WHAT TO WORK ON ::
Write out exactly the lines below that run from the one containing "imported = [obj" through the one containing "obj.matrix_world = Matrix.Identity(4)", both included, with no other lines.

DATASET EXTRACT ::
····················

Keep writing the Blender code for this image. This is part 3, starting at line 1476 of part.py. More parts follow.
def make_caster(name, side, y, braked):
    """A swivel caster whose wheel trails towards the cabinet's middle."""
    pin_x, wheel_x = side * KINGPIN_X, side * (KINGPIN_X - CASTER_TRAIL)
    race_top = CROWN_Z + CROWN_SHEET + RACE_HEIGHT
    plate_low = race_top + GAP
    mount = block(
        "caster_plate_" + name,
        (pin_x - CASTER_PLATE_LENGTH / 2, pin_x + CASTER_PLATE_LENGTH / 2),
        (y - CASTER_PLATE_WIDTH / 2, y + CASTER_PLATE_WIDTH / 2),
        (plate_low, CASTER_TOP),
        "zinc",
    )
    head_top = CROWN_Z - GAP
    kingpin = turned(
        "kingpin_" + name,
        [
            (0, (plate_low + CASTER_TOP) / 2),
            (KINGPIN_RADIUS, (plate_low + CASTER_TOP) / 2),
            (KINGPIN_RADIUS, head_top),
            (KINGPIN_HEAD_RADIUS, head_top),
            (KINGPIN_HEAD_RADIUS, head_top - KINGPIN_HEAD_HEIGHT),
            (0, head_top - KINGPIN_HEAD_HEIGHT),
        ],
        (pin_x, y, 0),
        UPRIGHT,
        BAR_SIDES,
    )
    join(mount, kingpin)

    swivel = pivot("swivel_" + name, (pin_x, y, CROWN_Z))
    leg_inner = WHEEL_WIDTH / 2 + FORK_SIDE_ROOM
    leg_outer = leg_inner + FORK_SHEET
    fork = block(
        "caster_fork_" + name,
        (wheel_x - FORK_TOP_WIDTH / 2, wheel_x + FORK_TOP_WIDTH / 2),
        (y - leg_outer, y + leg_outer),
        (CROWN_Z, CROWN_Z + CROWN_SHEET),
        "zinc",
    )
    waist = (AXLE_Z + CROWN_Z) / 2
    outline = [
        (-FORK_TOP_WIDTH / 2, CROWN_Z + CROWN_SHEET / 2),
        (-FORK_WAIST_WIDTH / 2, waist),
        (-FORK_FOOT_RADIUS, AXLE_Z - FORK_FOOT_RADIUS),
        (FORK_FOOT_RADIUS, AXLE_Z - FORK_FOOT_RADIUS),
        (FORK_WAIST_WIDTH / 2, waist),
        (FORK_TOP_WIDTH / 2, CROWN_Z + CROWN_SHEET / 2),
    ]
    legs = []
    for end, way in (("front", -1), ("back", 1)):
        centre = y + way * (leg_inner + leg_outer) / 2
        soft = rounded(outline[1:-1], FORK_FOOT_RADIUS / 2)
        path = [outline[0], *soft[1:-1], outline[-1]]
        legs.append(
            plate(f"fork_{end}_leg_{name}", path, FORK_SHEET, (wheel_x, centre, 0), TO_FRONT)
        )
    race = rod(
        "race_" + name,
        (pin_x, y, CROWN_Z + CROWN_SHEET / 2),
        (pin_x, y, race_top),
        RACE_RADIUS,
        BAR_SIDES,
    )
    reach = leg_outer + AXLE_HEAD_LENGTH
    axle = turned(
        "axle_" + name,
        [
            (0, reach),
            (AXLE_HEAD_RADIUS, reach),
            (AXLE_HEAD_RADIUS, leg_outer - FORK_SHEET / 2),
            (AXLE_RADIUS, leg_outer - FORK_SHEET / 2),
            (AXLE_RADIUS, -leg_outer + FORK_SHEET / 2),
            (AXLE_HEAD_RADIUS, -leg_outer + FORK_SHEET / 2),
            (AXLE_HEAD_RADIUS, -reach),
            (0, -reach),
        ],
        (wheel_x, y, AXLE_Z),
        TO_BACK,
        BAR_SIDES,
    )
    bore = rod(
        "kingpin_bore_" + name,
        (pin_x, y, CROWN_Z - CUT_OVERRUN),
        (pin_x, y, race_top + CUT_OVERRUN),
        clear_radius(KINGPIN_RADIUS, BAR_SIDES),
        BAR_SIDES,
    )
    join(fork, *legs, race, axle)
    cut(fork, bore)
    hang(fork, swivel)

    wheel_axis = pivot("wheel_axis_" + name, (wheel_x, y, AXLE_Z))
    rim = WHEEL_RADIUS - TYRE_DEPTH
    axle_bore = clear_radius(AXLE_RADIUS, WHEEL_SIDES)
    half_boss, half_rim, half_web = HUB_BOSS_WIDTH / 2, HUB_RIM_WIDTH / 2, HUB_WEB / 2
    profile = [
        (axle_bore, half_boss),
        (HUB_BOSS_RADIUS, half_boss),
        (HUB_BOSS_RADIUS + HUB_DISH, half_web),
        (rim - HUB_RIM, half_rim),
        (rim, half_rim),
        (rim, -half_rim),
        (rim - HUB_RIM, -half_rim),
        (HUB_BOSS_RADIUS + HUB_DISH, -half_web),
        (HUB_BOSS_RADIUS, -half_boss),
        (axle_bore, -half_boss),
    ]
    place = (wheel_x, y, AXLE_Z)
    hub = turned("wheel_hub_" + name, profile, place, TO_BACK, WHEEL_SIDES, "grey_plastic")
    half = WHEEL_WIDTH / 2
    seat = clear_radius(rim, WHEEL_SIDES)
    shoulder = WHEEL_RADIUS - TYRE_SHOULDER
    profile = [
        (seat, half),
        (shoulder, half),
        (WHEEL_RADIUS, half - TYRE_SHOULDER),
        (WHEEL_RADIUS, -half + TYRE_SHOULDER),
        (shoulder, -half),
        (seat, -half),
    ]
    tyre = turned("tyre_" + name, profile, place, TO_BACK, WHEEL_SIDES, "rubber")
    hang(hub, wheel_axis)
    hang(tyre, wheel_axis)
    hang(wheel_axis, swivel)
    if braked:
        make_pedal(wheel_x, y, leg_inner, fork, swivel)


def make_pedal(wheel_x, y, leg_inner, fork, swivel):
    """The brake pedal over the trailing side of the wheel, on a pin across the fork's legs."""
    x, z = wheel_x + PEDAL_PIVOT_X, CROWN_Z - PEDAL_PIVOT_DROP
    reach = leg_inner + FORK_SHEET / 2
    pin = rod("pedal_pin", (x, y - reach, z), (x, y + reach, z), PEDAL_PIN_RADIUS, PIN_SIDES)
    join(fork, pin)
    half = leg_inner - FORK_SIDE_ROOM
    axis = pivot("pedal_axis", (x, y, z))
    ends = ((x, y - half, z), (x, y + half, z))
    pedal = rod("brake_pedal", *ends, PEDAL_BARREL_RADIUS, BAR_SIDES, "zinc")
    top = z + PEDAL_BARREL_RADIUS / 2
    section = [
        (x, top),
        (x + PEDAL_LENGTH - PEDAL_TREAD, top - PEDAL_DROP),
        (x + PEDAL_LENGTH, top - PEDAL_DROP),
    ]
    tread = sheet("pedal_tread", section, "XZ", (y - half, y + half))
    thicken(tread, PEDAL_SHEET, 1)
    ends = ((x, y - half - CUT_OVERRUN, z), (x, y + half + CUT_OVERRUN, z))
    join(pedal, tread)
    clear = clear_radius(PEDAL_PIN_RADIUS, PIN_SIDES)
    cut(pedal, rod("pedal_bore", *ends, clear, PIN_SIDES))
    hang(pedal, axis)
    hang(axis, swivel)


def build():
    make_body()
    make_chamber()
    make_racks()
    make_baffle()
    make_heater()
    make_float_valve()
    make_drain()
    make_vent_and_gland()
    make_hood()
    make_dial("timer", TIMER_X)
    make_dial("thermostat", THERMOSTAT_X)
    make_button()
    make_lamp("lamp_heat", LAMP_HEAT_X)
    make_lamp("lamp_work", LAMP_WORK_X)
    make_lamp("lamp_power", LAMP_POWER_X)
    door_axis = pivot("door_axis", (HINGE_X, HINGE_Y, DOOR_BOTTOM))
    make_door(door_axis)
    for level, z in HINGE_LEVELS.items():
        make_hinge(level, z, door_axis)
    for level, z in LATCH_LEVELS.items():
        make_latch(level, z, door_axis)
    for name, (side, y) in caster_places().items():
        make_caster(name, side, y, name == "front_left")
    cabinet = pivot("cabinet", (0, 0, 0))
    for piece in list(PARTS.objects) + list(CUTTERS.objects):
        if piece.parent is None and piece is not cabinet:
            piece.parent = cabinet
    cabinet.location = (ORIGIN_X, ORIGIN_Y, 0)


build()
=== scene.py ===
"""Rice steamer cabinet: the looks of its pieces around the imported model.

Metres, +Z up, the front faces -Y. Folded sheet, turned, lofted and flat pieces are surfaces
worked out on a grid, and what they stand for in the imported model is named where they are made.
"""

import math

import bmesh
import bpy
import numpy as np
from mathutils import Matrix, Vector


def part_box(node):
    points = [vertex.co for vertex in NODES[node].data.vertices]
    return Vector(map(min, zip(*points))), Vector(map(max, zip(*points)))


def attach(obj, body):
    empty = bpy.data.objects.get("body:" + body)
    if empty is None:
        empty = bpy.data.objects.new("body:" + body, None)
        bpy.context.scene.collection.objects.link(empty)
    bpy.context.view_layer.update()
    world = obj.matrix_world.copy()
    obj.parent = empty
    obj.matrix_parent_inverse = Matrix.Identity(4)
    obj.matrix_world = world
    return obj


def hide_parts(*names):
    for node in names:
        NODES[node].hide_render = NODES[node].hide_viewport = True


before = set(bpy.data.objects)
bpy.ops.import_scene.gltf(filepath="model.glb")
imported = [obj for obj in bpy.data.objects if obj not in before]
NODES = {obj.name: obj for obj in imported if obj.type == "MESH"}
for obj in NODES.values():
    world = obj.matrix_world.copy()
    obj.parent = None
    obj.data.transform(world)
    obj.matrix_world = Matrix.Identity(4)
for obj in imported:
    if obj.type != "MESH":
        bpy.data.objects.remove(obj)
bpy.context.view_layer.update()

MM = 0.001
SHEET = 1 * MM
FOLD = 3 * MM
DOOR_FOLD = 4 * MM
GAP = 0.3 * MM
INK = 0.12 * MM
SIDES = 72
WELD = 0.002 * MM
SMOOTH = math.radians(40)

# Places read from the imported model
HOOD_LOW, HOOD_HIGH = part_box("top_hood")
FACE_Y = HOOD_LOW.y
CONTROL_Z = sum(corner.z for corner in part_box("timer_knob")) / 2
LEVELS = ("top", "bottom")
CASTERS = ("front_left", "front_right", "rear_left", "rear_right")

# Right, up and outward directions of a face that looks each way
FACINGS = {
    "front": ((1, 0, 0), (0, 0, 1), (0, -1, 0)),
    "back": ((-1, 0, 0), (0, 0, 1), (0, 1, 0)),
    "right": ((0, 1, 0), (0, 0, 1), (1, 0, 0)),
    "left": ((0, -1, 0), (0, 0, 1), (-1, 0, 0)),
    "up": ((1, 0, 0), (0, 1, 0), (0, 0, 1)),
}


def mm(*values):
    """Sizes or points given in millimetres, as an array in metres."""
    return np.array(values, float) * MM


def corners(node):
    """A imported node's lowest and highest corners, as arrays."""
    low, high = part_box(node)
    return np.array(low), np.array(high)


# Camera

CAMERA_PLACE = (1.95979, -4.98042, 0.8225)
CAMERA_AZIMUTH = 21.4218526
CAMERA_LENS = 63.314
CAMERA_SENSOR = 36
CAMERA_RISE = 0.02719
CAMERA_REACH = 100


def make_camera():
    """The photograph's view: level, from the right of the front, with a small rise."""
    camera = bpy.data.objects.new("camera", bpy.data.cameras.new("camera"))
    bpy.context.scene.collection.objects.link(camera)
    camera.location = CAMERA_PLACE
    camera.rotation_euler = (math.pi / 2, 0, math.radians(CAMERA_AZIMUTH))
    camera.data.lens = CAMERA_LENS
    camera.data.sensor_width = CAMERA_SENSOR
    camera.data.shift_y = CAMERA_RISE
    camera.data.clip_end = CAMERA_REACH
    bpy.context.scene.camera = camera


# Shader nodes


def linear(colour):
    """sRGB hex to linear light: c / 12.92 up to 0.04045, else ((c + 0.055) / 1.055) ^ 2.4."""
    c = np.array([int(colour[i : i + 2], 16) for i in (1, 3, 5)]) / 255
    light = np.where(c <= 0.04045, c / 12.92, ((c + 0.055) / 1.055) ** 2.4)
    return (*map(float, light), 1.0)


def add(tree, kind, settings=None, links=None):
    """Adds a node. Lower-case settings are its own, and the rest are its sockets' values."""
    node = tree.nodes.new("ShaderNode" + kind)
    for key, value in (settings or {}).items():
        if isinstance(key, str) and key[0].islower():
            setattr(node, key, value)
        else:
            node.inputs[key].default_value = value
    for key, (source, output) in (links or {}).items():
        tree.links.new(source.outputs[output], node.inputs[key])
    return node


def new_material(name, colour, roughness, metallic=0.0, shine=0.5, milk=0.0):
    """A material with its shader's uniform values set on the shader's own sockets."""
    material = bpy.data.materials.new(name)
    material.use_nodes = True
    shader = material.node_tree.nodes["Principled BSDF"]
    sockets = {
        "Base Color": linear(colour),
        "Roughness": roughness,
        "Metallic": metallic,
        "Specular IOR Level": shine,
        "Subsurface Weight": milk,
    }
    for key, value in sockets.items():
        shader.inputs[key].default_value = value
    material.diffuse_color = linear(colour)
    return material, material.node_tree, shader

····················

PROBLEM SOLUTION ::
imported = [obj for obj in bpy.data.objects if obj not in before]
NODES = {obj.name: obj for obj in imported if obj.type == "MESH"}
for obj in NODES.values():
    world = obj.matrix_world.copy()
    obj.parent = None
    obj.data.transform(world)
    obj.matrix_world = Matrix.Identity(4)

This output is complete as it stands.